Rabbi Moldo chants Psalm 72 during Interfaith Prayer Service at St. Mary's Cathedral.
Rabbi Moldo chants Psalm 72 during Interfaith Prayer Service at St. Mary’s Cathedral.

Each of us is called to be holy and righteous in the sight of God. Striving for holiness and righteousness is not a part- time effort. It is  fundamental to who we are as individuals created and called by God. It means we bring integrity and honesty to everything that we do. As God’s servants we are servants of the truth, and thus we do not seek to call bad good or darkness light.

All of us present this morning are public servants, and thus, servants of God. At some point, each of us had to make a conscious decision about the form of our service, but ultimately, it is God who chose each of us, and we are chosen by God for God’s work.

We may have decided to get into public service to make the world a better place, but the bigger picture and the biblical language for this is called building God’s Kingdom. It is important to keep in focus this broader perspective of being chosen by God if we are to rise above the temptations to allow narrow and personal agendas to dictate our efforts. Our sole purpose and only agenda is the common good, which is the service of God’s family, the people of God. Since we are all children of the One God, the common good is nothing short of our service of the ‘Common God.’

God is our helper; his mercies and kindness are ours through every age. We gather today to raise our voice from this earth to the God of every land and nation, to praise his name, and implore his wisdom and mercy upon us, that all we do may be for God’s greater glory and for service of the common good.

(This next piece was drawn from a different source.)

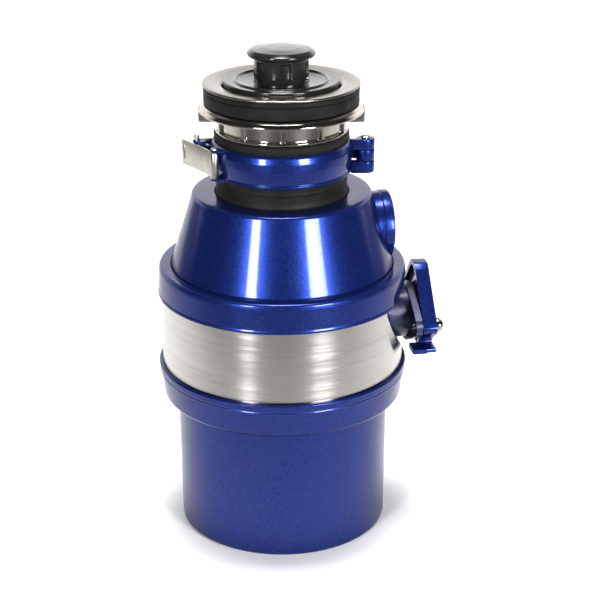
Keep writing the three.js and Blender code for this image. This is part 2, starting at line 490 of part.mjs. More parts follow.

May the blossoms upon the vine of this new legislative session bear good fruit that will serve well the people of Wyoming. May the members of this government lead us in the paths of righteousness, justice and truth.

May God bless each of you, and may He bless the work of our hands.

Faith and Government Leaders at Interfaith Prayer Service at St. Mary's Cathedral.
Faith and Government Leaders at Interfaith Prayer Service at St. Mary’s Cathedral.